**The input:**
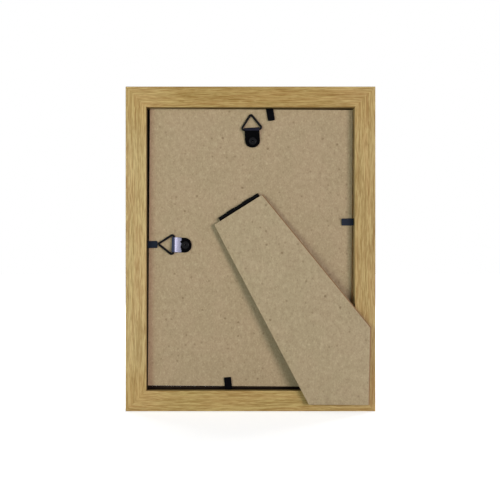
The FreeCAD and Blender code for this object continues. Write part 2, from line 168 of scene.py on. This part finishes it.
# Noise patterns: their step in millimetres along X, Y and Z, their detail and their roughness.
# Oak has its grain along X.
patterns = {
    "sway": ((38, 9, 9), 1.0, 0.5),
    "broad streaks": ((60, 2.0, 2.0), 2.0, 0.55),
    "fine lines": ((34, 0.58, 0.58), 3.0, 0.7),
    "short lines": ((8, 0.5, 0.5), 2.0, 0.6),
    "oak tint": ((45, 3.4, 3.4), 1.0, 0.5),
    "pores": ((3.4, 0.2, 0.2), 1.0, 0.5),
    "board patches": ((16, 16, 16), 2.0, 0.5),
    "board blotches": ((2.4, 2.4, 3.4), 3.0, 0.6),
    "board grain": ((0.9, 0.9, 1.3), 2.0, 0.65),
    "lacquer ripple": ((1.3, 1.3, 1.3), 2.0, 0.5),
    "lacquer specks": ((0.16, 0.16, 0.16), 1.0, 0.5),
    "lacquer smudges": ((4.0, 4.0, 4.0), 3.0, 0.5),
    "edge patches": ((2.2, 2.2, 2.2), 3.0, 0.5),
    "highlight edge": ((2.6, 2.6, 2.6), 2.0, 0.6),
    "paper pulp": ((0.5, 0.5, 0.5), 3.0, 0.6),
    "paper clouds": ((6, 6, 6), 2.0, 0.5),
    "floor clouds": ((40, 40, 40), 2.0, 0.5),
}

# Values of the pores' pattern where a pore starts and where it is full
PORE_SPAN = (0.62, 0.74)

# Layers of colour over a shade: the pattern, its values where the layer starts to show and
# where it is full, the layer's greatest share and its colour
oak_layers = (
    ("oak tint", (0.42, 0.66), 0.42, "Warm"),
    ("fine lines", (0.5, 0.63), 0.64, "Light"),
    ("fine lines", (0.5, 0.37), 0.5, "Dark"),
    ("short lines", (0.5, 0.68), 0.75, "Light"),
    ("short lines", (0.5, 0.32), 0.65, "Dark"),
    ("pores", PORE_SPAN, 0.3, "Dark"),
)
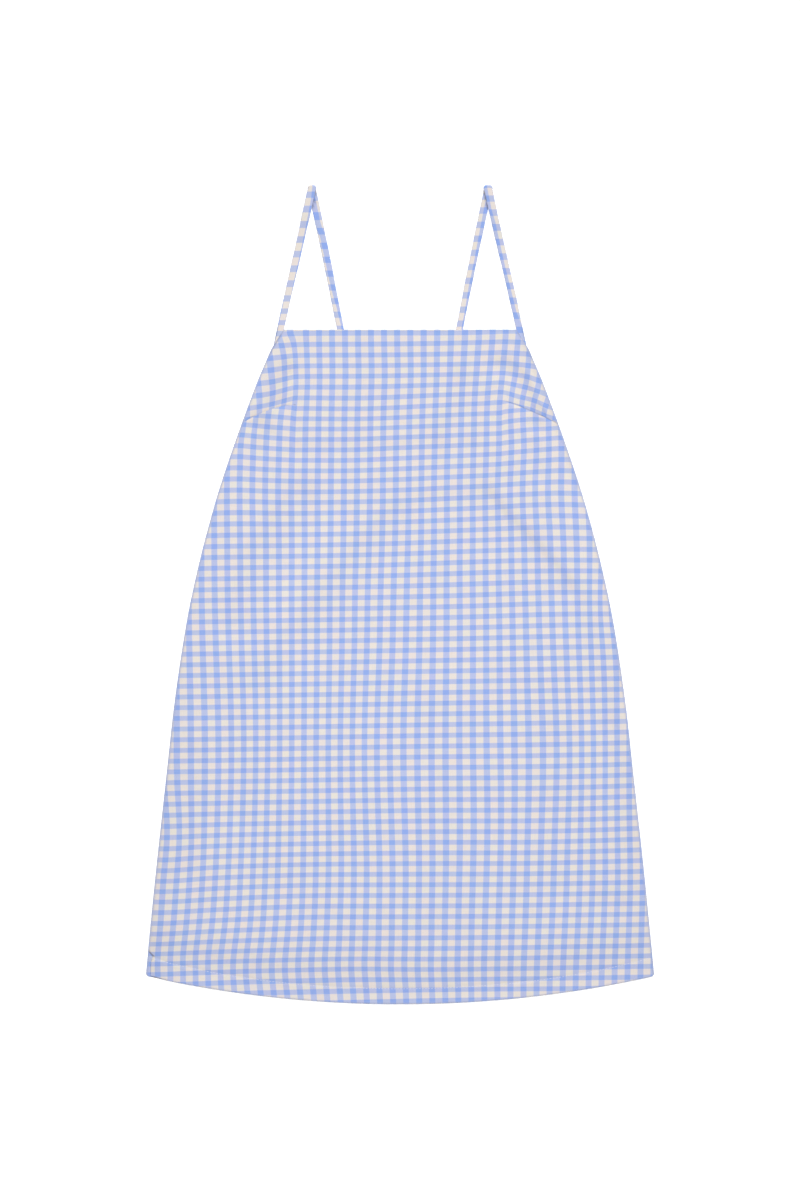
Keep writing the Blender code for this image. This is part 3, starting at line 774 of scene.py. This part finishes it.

**Objective:** Quote all the records. Keep every word exact.

**Exercise answer:**
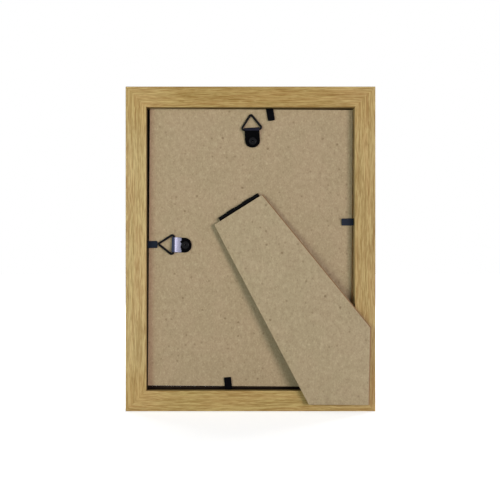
The FreeCAD and Blender code for this object continues. Write part 2, from line 168 of scene.py on. This part finishes it.
# Noise patterns: their step in millimetres along X, Y and Z, their detail and their roughness.
# Oak has its grain along X.
patterns = {
    "sway": ((38, 9, 9), 1.0, 0.5),
    "broad streaks": ((60, 2.0, 2.0), 2.0, 0.55),
    "fine lines": ((34, 0.58, 0.58), 3.0, 0.7),
    "short lines": ((8, 0.5, 0.5), 2.0, 0.6),
    "oak tint": ((45, 3.4, 3.4), 1.0, 0.5),
    "pores": ((3.4, 0.2, 0.2), 1.0, 0.5),
    "board patches": ((16, 16, 16), 2.0, 0.5),
    "board blotches": ((2.4, 2.4, 3.4), 3.0, 0.6),
    "board grain": ((0.9, 0.9, 1.3), 2.0, 0.65),
    "lacquer ripple": ((1.3, 1.3, 1.3), 2.0, 0.5),
    "lacquer specks": ((0.16, 0.16, 0.16), 1.0, 0.5),
    "lacquer smudges": ((4.0, 4.0, 4.0), 3.0, 0.5),
    "edge patches": ((2.2, 2.2, 2.2), 3.0, 0.5),
    "highlight edge": ((2.6, 2.6, 2.6), 2.0, 0.6),
    "paper pulp": ((0.5, 0.5, 0.5), 3.0, 0.6),
    "paper clouds": ((6, 6, 6), 2.0, 0.5),
    "floor clouds": ((40, 40, 40), 2.0, 0.5),
}

# Values of the pores' pattern where a pore starts and where it is full
PORE_SPAN = (0.62, 0.74)

# Layers of colour over a shade: the pattern, its values where the layer starts to show and
# where it is full, the layer's greatest share and its colour
oak_layers = (
    ("oak tint", (0.42, 0.66), 0.42, "Warm"),
    ("fine lines", (0.5, 0.63), 0.64, "Light"),
    ("fine lines", (0.5, 0.37), 0.5, "Dark"),
    ("short lines", (0.5, 0.68), 0.75, "Light"),
    ("short lines", (0.5, 0.32), 0.65, "Dark"),
    ("pores", PORE_SPAN, 0.3, "Dark"),
)
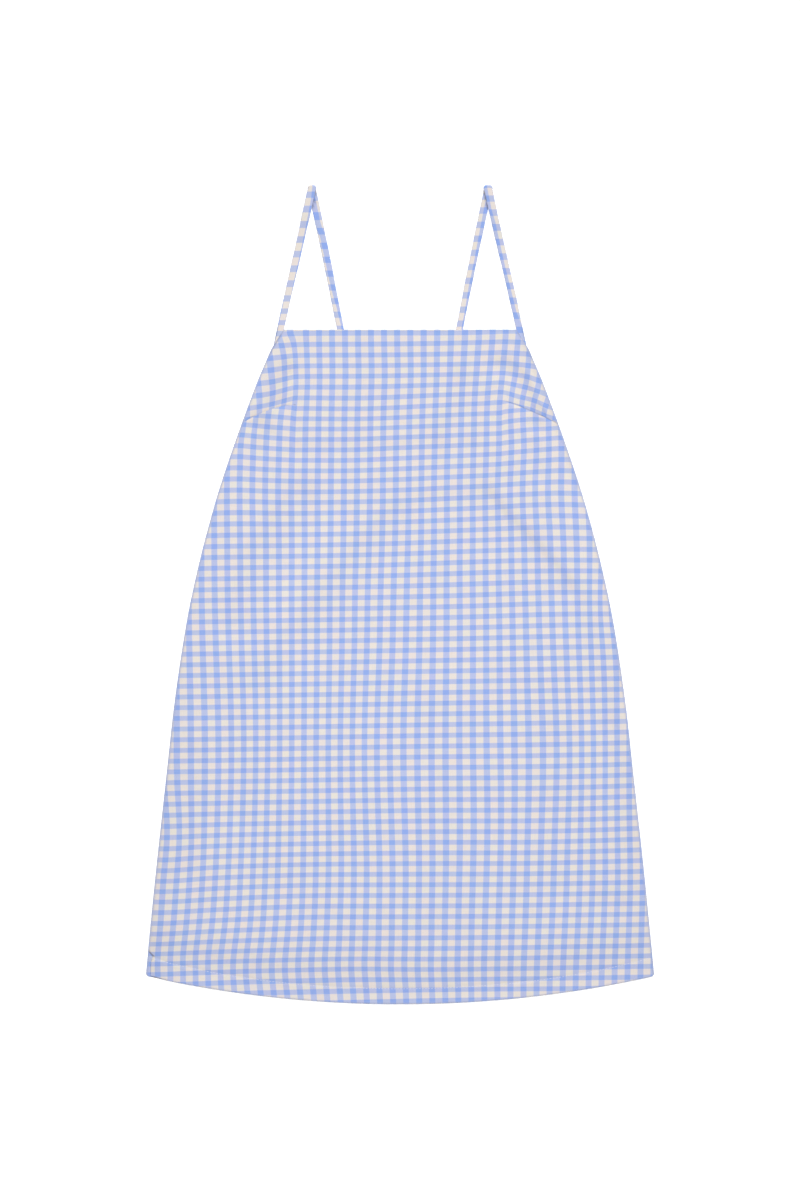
Keep writing the Blender code for this image. This is part 3, starting at line 774 of scene.py. This part finishes it.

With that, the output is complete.